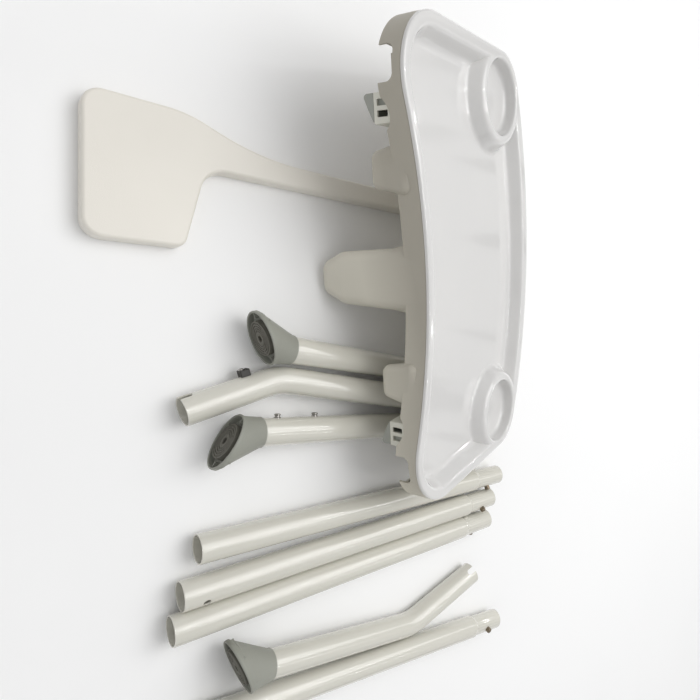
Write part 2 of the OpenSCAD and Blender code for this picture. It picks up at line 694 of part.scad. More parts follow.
frame() tray_base();
frame() tray_insert();
frame() tray_screws();
frame() latch_housing(-1);  // latch_housing_1
frame() latch_housing(1);  // latch_housing_2
frame() latch_lever(-1);  // latch_lever_1
frame() latch_lever(1);  // latch_lever_2
frame() latch_spring(-1);  // latch_spring_1
frame() latch_spring(1);  // latch_spring_2
frame() footrest();
frame() brace_clip();
frame() brace_rivet();
frame() brace_studs();
for (i = [0:3]) {
    frame() long_leg(i);
    frame() snap_button(i);
    frame() snap_spring(i);
    frame() lower_leg(i);
    frame() foot_cup(i);
    frame() foot_pad(i);
    frame() foot_screw(i);
}
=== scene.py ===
# %% [markdown]
# # A high chair, taken apart and laid out on the floor
# The tray stands on its crotch post and leans on a far corner. Round it lie the footrest, four bent
# lower legs with rubber feet and four long leg tubes. We dress a CAD model of that set: each piece is
# rebuilt with softer edges and real surface detail, exactly where the CAD model has it.

# %% Load the CAD frame
import math

import bmesh
import bpy
from mathutils import Matrix, Vector


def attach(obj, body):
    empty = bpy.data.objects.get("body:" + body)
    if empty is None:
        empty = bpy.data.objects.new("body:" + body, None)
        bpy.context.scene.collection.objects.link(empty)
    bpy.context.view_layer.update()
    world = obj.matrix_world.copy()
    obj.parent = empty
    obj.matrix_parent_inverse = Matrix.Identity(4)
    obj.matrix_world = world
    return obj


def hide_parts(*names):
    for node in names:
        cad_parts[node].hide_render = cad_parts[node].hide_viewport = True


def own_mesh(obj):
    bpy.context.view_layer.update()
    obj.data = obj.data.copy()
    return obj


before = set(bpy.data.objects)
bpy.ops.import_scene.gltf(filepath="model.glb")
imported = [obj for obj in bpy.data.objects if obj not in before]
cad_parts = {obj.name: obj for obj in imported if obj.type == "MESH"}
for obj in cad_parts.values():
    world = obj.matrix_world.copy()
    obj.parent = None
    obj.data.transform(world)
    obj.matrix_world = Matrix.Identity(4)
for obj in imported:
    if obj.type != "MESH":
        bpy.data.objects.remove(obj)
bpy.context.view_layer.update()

# %% [markdown]
# ## Working in millimetres
# The maker's drawings are in millimetres and Blender works in metres. We model every piece in its own
# simple frame in millimetres, then one matrix puts it in its place and scales it to metres.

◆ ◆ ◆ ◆

WRITTEN REQUEST: Only the lines from the beginning of the material to the line containing "obj.matrix_parent_inverse = Matrix.Identity(4)" should be echoed, verbatim and in full.

ANSWER TO THE EXERCISE:
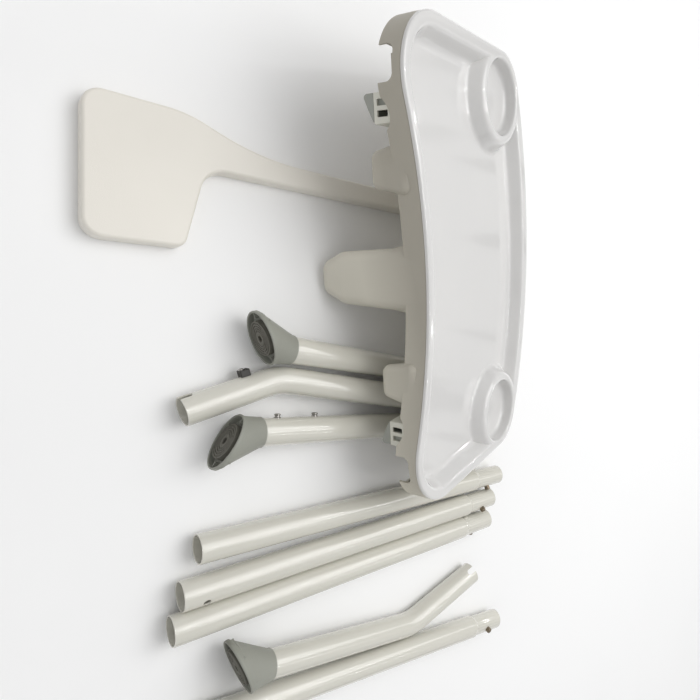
Write part 2 of the OpenSCAD and Blender code for this picture. It picks up at line 694 of part.scad. More parts follow.
frame() tray_base();
frame() tray_insert();
frame() tray_screws();
frame() latch_housing(-1);  // latch_housing_1
frame() latch_housing(1);  // latch_housing_2
frame() latch_lever(-1);  // latch_lever_1
frame() latch_lever(1);  // latch_lever_2
frame() latch_spring(-1);  // latch_spring_1
frame() latch_spring(1);  // latch_spring_2
frame() footrest();
frame() brace_clip();
frame() brace_rivet();
frame() brace_studs();
for (i = [0:3]) {
    frame() long_leg(i);
    frame() snap_button(i);
    frame() snap_spring(i);
    frame() lower_leg(i);
    frame() foot_cup(i);
    frame() foot_pad(i);
    frame() foot_screw(i);
}
=== scene.py ===
# %% [markdown]
# # A high chair, taken apart and laid out on the floor
# The tray stands on its crotch post and leans on a far corner. Round it lie the footrest, four bent
# lower legs with rubber feet and four long leg tubes. We dress a CAD model of that set: each piece is
# rebuilt with softer edges and real surface detail, exactly where the CAD model has it.

# %% Load the CAD frame
import math

import bmesh
import bpy
from mathutils import Matrix, Vector


def attach(obj, body):
    empty = bpy.data.objects.get("body:" + body)
    if empty is None:
        empty = bpy.data.objects.new("body:" + body, None)
        bpy.context.scene.collection.objects.link(empty)
    bpy.context.view_layer.update()
    world = obj.matrix_world.copy()
    obj.parent = empty
    obj.matrix_parent_inverse = Matrix.Identity(4)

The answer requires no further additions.